Your objective: Copy all the material below, exactly as it stands.

Stored data:

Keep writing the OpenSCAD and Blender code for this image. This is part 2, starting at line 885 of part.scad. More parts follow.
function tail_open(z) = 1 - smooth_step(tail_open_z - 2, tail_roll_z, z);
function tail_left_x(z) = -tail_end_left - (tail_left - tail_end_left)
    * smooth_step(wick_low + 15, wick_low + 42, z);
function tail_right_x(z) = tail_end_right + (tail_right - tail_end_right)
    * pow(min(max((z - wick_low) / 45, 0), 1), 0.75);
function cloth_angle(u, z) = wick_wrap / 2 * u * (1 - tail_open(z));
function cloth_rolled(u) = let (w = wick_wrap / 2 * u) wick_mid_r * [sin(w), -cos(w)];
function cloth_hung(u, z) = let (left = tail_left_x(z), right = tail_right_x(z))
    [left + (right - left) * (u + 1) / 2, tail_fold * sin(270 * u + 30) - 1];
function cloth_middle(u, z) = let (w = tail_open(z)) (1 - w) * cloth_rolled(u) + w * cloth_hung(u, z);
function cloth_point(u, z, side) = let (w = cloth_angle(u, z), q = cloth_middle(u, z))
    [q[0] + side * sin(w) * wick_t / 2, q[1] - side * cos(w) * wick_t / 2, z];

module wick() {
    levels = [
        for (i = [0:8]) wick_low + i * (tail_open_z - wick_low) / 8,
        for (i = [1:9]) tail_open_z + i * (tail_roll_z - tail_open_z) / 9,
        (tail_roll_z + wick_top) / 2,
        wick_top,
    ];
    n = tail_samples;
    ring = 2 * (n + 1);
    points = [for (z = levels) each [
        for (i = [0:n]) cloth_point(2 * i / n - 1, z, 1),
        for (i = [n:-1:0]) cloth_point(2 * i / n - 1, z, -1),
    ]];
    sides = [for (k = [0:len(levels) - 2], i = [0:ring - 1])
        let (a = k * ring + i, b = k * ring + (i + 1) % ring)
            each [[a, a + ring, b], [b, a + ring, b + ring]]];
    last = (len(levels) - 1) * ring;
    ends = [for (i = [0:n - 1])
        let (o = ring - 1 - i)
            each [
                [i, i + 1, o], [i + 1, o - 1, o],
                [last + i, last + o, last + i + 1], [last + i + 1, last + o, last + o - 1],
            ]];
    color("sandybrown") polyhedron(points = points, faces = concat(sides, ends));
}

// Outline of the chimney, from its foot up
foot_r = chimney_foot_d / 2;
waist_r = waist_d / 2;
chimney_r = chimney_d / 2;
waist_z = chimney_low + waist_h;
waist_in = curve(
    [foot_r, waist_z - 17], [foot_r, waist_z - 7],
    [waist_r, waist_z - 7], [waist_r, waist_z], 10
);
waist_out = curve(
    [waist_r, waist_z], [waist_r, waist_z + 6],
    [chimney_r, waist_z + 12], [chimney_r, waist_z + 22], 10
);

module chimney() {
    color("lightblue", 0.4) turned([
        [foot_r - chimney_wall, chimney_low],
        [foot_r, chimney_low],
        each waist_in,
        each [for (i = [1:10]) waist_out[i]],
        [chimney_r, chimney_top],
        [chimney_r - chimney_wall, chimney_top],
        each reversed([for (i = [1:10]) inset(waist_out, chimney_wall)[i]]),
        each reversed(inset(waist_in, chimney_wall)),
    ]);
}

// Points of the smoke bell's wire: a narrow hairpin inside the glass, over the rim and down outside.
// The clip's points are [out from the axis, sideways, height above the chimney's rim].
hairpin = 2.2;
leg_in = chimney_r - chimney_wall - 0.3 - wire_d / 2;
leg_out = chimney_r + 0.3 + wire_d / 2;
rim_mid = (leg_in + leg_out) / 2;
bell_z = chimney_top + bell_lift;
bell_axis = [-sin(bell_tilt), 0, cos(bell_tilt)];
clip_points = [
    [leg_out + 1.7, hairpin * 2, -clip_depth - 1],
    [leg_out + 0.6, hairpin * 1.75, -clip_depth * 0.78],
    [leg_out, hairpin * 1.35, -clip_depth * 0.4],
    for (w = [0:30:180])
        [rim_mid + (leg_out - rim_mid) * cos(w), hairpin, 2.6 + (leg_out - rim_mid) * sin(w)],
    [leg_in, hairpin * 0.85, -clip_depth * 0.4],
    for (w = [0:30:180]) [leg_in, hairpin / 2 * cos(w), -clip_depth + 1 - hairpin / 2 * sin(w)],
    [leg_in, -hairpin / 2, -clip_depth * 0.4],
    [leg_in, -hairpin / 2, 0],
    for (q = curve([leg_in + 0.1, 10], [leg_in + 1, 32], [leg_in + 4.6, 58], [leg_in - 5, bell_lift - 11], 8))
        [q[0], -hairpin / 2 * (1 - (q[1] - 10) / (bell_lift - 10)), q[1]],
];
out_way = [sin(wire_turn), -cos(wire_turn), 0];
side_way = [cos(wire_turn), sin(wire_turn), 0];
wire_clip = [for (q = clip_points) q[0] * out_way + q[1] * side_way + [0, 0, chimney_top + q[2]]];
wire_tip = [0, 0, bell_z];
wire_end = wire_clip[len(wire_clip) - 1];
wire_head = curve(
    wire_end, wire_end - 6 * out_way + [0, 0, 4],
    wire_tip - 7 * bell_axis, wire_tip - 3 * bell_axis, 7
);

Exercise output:
Keep writing the OpenSCAD and Blender code for this image. This is part 2, starting at line 885 of part.scad. More parts follow.
function tail_open(z) = 1 - smooth_step(tail_open_z - 2, tail_roll_z, z);
function tail_left_x(z) = -tail_end_left - (tail_left - tail_end_left)
    * smooth_step(wick_low + 15, wick_low + 42, z);
function tail_right_x(z) = tail_end_right + (tail_right - tail_end_right)
    * pow(min(max((z - wick_low) / 45, 0), 1), 0.75);
function cloth_angle(u, z) = wick_wrap / 2 * u * (1 - tail_open(z));
function cloth_rolled(u) = let (w = wick_wrap / 2 * u) wick_mid_r * [sin(w), -cos(w)];
function cloth_hung(u, z) = let (left = tail_left_x(z), right = tail_right_x(z))
    [left + (right - left) * (u + 1) / 2, tail_fold * sin(270 * u + 30) - 1];
function cloth_middle(u, z) = let (w = tail_open(z)) (1 - w) * cloth_rolled(u) + w * cloth_hung(u, z);
function cloth_point(u, z, side) = let (w = cloth_angle(u, z), q = cloth_middle(u, z))
    [q[0] + side * sin(w) * wick_t / 2, q[1] - side * cos(w) * wick_t / 2, z];

module wick() {
    levels = [
        for (i = [0:8]) wick_low + i * (tail_open_z - wick_low) / 8,
        for (i = [1:9]) tail_open_z + i * (tail_roll_z - tail_open_z) / 9,
        (tail_roll_z + wick_top) / 2,
        wick_top,
    ];
    n = tail_samples;
    ring = 2 * (n + 1);
    points = [for (z = levels) each [
        for (i = [0:n]) cloth_point(2 * i / n - 1, z, 1),
        for (i = [n:-1:0]) cloth_point(2 * i / n - 1, z, -1),
    ]];
    sides = [for (k = [0:len(levels) - 2], i = [0:ring - 1])
        let (a = k * ring + i, b = k * ring + (i + 1) % ring)
            each [[a, a + ring, b], [b, a + ring, b + ring]]];
    last = (len(levels) - 1) * ring;
    ends = [for (i = [0:n - 1])
        let (o = ring - 1 - i)
            each [
                [i, i + 1, o], [i + 1, o - 1, o],
                [last + i, last + o, last + i + 1], [last + i + 1, last + o, last + o - 1],
            ]];
    color("sandybrown") polyhedron(points = points, faces = concat(sides, ends));
}

// Outline of the chimney, from its foot up
foot_r = chimney_foot_d / 2;
waist_r = waist_d / 2;
chimney_r = chimney_d / 2;
waist_z = chimney_low + waist_h;
waist_in = curve(
    [foot_r, waist_z - 17], [foot_r, waist_z - 7],
    [waist_r, waist_z - 7], [waist_r, waist_z], 10
);
waist_out = curve(
    [waist_r, waist_z], [waist_r, waist_z + 6],
    [chimney_r, waist_z + 12], [chimney_r, waist_z + 22], 10
);

module chimney() {
    color("lightblue", 0.4) turned([
        [foot_r - chimney_wall, chimney_low],
        [foot_r, chimney_low],
        each waist_in,
        each [for (i = [1:10]) waist_out[i]],
        [chimney_r, chimney_top],
        [chimney_r - chimney_wall, chimney_top],
        each reversed([for (i = [1:10]) inset(waist_out, chimney_wall)[i]]),
        each reversed(inset(waist_in, chimney_wall)),
    ]);
}

// Points of the smoke bell's wire: a narrow hairpin inside the glass, over the rim and down outside.
// The clip's points are [out from the axis, sideways, height above the chimney's rim].
hairpin = 2.2;
leg_in = chimney_r - chimney_wall - 0.3 - wire_d / 2;
leg_out = chimney_r + 0.3 + wire_d / 2;
rim_mid = (leg_in + leg_out) / 2;
bell_z = chimney_top + bell_lift;
bell_axis = [-sin(bell_tilt), 0, cos(bell_tilt)];
clip_points = [
    [leg_out + 1.7, hairpin * 2, -clip_depth - 1],
    [leg_out + 0.6, hairpin * 1.75, -clip_depth * 0.78],
    [leg_out, hairpin * 1.35, -clip_depth * 0.4],
    for (w = [0:30:180])
        [rim_mid + (leg_out - rim_mid) * cos(w), hairpin, 2.6 + (leg_out - rim_mid) * sin(w)],
    [leg_in, hairpin * 0.85, -clip_depth * 0.4],
    for (w = [0:30:180]) [leg_in, hairpin / 2 * cos(w), -clip_depth + 1 - hairpin / 2 * sin(w)],
    [leg_in, -hairpin / 2, -clip_depth * 0.4],
    [leg_in, -hairpin / 2, 0],
    for (q = curve([leg_in + 0.1, 10], [leg_in + 1, 32], [leg_in + 4.6, 58], [leg_in - 5, bell_lift - 11], 8))
        [q[0], -hairpin / 2 * (1 - (q[1] - 10) / (bell_lift - 10)), q[1]],
];
out_way = [sin(wire_turn), -cos(wire_turn), 0];
side_way = [cos(wire_turn), sin(wire_turn), 0];
wire_clip = [for (q = clip_points) q[0] * out_way + q[1] * side_way + [0, 0, chimney_top + q[2]]];
wire_tip = [0, 0, bell_z];
wire_end = wire_clip[len(wire_clip) - 1];
wire_head = curve(
    wire_end, wire_end - 6 * out_way + [0, 0, 4],
    wire_tip - 7 * bell_axis, wire_tip - 3 * bell_axis, 7
);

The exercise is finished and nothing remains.